_WORK REQUIRED_
Output an exact reproduction of the data.

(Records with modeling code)
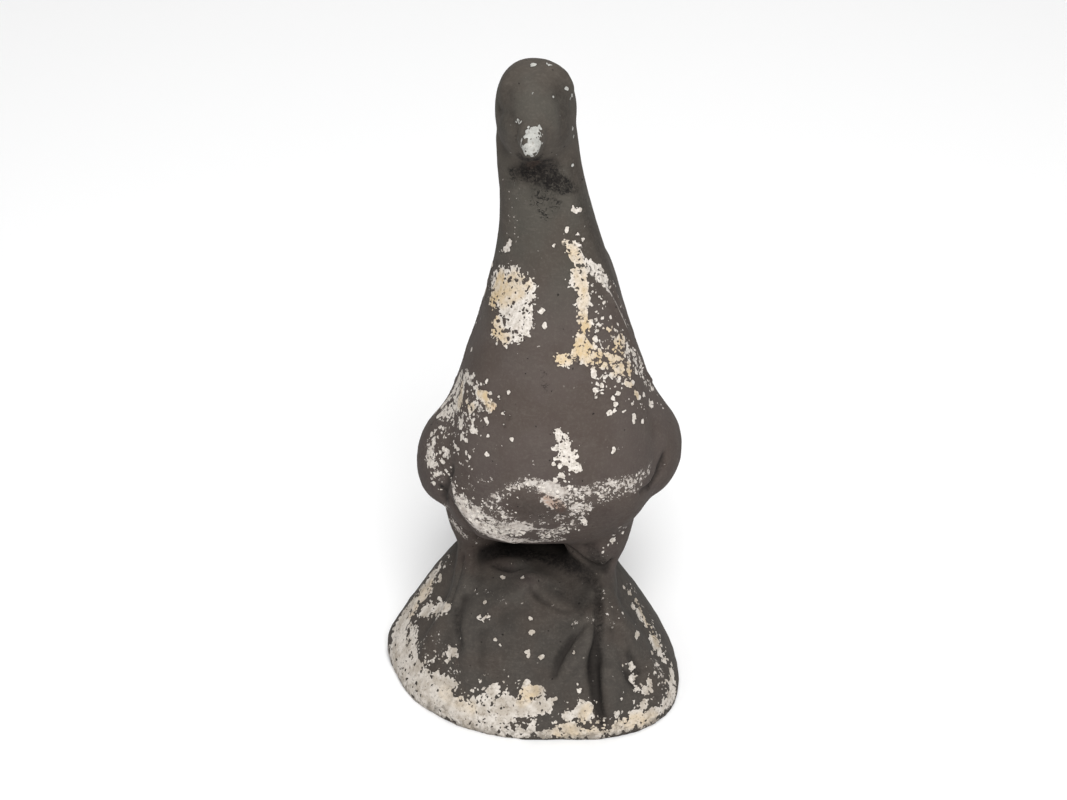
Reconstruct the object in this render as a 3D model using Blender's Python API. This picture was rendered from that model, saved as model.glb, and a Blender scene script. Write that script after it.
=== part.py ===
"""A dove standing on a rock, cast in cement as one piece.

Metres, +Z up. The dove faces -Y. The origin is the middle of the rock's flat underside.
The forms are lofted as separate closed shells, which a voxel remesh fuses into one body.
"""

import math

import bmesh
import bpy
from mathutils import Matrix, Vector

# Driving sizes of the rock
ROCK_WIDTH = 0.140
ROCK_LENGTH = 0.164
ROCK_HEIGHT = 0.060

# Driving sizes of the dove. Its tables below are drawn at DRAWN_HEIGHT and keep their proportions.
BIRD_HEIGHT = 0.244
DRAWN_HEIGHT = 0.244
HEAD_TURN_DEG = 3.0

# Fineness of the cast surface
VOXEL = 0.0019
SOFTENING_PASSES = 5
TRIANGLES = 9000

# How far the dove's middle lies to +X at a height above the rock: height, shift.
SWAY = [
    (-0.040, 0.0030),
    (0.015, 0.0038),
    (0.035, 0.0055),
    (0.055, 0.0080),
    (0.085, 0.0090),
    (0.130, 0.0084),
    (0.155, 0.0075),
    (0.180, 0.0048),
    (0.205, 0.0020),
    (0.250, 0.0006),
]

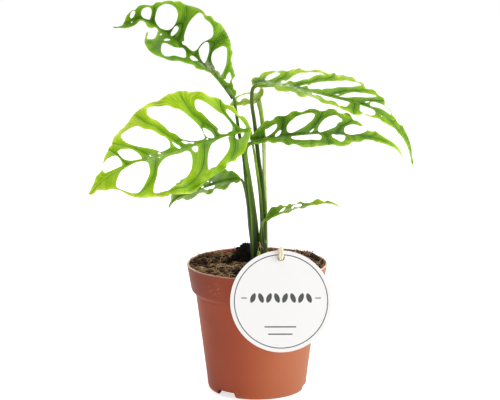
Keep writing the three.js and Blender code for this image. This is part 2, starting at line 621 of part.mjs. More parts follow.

_RESULT_
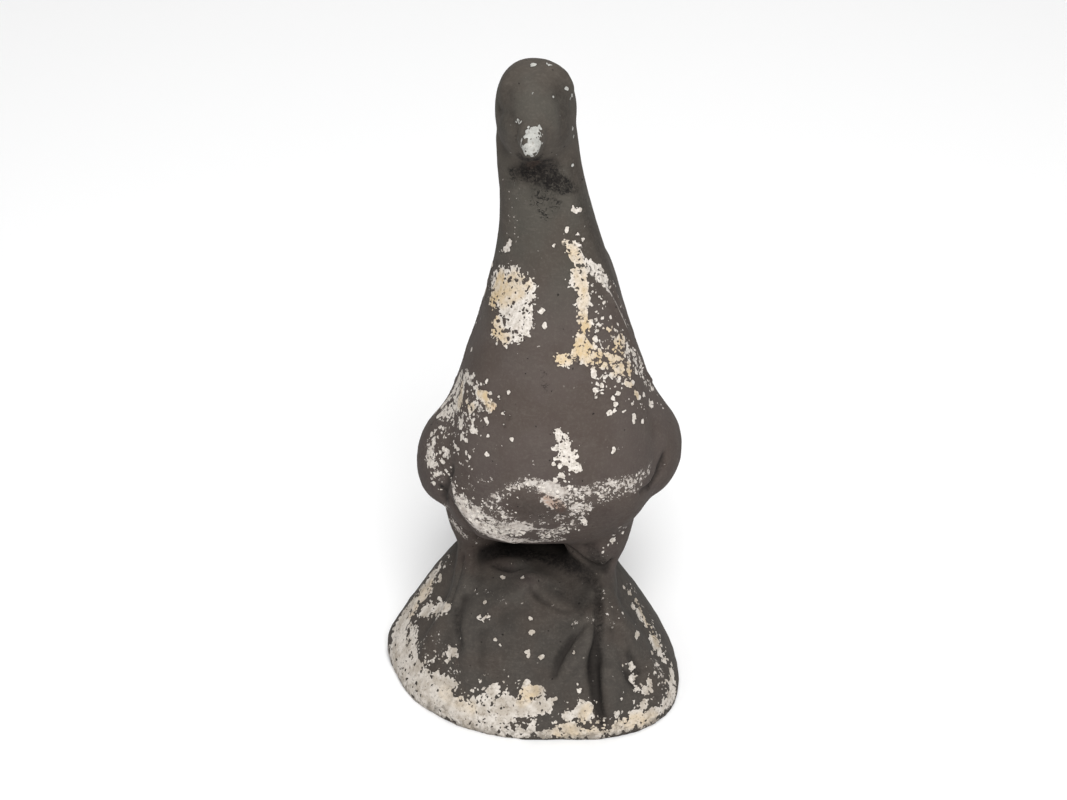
Reconstruct the object in this render as a 3D model using Blender's Python API. This picture was rendered from that model, saved as model.glb, and a Blender scene script. Write that script after it.
=== part.py ===
"""A dove standing on a rock, cast in cement as one piece.

Metres, +Z up. The dove faces -Y. The origin is the middle of the rock's flat underside.
The forms are lofted as separate closed shells, which a voxel remesh fuses into one body.
"""

import math

import bmesh
import bpy
from mathutils import Matrix, Vector

# Driving sizes of the rock
ROCK_WIDTH = 0.140
ROCK_LENGTH = 0.164
ROCK_HEIGHT = 0.060

# Driving sizes of the dove. Its tables below are drawn at DRAWN_HEIGHT and keep their proportions.
BIRD_HEIGHT = 0.244
DRAWN_HEIGHT = 0.244
HEAD_TURN_DEG = 3.0

# Fineness of the cast surface
VOXEL = 0.0019
SOFTENING_PASSES = 5
TRIANGLES = 9000

# How far the dove's middle lies to +X at a height above the rock: height, shift.
SWAY = [
    (-0.040, 0.0030),
    (0.015, 0.0038),
    (0.035, 0.0055),
    (0.055, 0.0080),
    (0.085, 0.0090),
    (0.130, 0.0084),
    (0.155, 0.0075),
    (0.180, 0.0048),
    (0.205, 0.0020),
    (0.250, 0.0006),
]

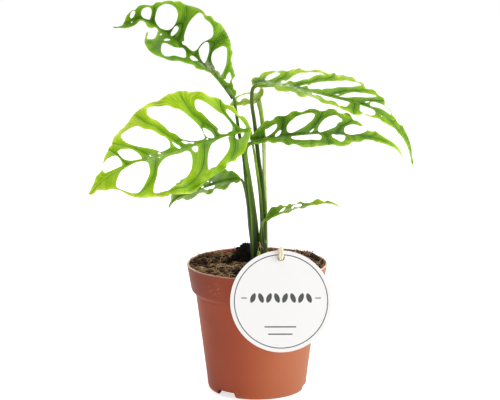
Keep writing the three.js and Blender code for this image. This is part 2, starting at line 621 of part.mjs. More parts follow.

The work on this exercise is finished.